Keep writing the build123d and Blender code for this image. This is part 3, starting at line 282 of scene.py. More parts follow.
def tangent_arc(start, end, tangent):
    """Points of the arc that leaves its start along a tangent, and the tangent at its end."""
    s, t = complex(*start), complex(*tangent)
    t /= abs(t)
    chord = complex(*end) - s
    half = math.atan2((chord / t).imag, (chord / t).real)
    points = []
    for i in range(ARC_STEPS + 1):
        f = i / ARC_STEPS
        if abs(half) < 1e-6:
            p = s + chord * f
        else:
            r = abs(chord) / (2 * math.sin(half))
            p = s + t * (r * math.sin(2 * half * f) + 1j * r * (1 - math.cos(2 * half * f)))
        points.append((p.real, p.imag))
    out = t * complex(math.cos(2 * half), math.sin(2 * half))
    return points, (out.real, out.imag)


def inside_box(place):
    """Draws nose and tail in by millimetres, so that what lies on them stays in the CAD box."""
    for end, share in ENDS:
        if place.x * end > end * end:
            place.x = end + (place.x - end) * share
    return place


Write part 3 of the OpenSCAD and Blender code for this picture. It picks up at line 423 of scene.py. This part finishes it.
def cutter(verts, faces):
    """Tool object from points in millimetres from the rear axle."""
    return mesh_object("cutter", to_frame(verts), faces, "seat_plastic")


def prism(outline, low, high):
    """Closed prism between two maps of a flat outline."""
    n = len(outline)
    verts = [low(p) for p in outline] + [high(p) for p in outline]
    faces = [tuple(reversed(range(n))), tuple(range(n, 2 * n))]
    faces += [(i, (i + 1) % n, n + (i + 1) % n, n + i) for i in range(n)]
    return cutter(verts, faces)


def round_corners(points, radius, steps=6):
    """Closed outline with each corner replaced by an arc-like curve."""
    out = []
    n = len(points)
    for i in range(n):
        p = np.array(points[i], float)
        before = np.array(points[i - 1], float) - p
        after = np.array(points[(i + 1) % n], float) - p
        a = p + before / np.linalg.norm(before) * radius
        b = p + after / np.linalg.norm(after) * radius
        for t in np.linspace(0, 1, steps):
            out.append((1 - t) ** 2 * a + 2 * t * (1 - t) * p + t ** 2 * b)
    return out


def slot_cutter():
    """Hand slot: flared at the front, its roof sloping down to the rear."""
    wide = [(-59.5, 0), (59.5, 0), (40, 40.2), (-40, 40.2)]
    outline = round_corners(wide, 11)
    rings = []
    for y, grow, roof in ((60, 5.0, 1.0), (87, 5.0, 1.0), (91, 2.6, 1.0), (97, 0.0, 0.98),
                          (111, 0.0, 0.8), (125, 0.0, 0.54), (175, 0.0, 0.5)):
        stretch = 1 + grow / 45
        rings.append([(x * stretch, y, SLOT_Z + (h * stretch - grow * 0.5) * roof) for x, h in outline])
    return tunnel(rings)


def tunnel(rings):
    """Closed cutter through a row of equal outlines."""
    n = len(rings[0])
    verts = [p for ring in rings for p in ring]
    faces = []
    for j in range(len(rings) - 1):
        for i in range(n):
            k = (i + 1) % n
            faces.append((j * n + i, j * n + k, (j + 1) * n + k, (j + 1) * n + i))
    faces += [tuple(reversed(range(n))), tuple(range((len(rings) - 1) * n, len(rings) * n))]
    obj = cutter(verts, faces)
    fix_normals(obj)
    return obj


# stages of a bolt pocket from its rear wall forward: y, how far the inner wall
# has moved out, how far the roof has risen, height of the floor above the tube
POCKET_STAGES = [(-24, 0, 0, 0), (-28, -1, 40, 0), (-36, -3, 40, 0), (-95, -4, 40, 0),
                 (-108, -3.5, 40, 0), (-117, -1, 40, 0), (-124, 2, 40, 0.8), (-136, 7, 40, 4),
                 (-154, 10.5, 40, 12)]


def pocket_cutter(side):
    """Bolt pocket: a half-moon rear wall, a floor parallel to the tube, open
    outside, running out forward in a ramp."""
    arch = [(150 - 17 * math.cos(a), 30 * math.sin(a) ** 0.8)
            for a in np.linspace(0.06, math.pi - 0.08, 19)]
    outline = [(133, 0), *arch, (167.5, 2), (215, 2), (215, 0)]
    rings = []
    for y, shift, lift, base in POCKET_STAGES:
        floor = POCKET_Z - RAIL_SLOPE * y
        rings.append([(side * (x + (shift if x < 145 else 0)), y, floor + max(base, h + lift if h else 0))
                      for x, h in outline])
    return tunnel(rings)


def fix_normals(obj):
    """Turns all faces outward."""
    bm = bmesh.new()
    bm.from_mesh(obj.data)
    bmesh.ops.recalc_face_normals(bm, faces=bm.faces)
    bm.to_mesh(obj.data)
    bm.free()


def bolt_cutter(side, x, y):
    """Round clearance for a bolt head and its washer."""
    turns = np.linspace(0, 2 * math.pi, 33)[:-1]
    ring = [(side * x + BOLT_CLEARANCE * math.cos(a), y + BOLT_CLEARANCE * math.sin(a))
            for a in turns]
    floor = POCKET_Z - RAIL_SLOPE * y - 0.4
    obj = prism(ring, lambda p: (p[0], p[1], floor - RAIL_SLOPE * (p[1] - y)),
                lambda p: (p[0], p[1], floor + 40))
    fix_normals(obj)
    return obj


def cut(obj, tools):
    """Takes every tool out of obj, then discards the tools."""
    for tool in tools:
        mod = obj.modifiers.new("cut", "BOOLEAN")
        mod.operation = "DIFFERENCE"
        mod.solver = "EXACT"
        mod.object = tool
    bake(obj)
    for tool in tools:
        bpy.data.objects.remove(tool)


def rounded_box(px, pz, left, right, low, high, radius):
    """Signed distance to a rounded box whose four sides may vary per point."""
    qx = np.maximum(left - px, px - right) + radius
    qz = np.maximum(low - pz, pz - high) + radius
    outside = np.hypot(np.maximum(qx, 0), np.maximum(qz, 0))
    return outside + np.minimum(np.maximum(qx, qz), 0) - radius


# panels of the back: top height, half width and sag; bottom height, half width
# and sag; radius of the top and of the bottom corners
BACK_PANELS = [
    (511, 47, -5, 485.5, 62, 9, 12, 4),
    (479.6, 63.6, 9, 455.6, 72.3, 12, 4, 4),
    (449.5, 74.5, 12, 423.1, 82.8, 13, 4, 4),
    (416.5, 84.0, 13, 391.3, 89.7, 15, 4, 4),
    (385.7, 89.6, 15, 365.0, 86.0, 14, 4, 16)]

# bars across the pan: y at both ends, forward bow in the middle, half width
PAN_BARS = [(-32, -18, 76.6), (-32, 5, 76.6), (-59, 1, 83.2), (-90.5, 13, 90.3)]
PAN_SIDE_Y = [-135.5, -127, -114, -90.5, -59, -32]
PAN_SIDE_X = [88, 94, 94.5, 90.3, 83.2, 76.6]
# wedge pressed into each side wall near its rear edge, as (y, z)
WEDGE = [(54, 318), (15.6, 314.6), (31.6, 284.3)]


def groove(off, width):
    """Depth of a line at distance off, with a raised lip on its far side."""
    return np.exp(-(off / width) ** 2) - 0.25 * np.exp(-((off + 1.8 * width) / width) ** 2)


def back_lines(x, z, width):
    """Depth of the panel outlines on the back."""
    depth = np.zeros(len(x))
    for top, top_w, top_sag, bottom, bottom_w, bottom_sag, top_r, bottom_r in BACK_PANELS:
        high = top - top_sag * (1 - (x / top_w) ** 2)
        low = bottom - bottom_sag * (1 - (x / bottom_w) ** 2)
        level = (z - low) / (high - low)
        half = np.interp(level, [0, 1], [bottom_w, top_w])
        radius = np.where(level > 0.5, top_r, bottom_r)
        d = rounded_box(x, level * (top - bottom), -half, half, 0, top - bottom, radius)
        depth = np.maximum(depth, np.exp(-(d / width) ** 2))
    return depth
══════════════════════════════
• **Written instruction**:
What are the exact lines from the beginning of the material through the line containing "return cutter(verts, faces)"? Write out those lines alone.

• **Solution to this exercise**:
Keep writing the build123d and Blender code for this image. This is part 3, starting at line 282 of scene.py. More parts follow.
def tangent_arc(start, end, tangent):
    """Points of the arc that leaves its start along a tangent, and the tangent at its end."""
    s, t = complex(*start), complex(*tangent)
    t /= abs(t)
    chord = complex(*end) - s
    half = math.atan2((chord / t).imag, (chord / t).real)
    points = []
    for i in range(ARC_STEPS + 1):
        f = i / ARC_STEPS
        if abs(half) < 1e-6:
            p = s + chord * f
        else:
            r = abs(chord) / (2 * math.sin(half))
            p = s + t * (r * math.sin(2 * half * f) + 1j * r * (1 - math.cos(2 * half * f)))
        points.append((p.real, p.imag))
    out = t * complex(math.cos(2 * half), math.sin(2 * half))
    return points, (out.real, out.imag)


def inside_box(place):
    """Draws nose and tail in by millimetres, so that what lies on them stays in the CAD box."""
    for end, share in ENDS:
        if place.x * end > end * end:
            place.x = end + (place.x - end) * share
    return place


Write part 3 of the OpenSCAD and Blender code for this picture. It picks up at line 423 of scene.py. This part finishes it.
def cutter(verts, faces):
    """Tool object from points in millimetres from the rear axle."""
    return mesh_object("cutter", to_frame(verts), faces, "seat_plastic")


def prism(outline, low, high):
    """Closed prism between two maps of a flat outline."""
    n = len(outline)
    verts = [low(p) for p in outline] + [high(p) for p in outline]
    faces = [tuple(reversed(range(n))), tuple(range(n, 2 * n))]
    faces += [(i, (i + 1) % n, n + (i + 1) % n, n + i) for i in range(n)]
    return cutter(verts, faces)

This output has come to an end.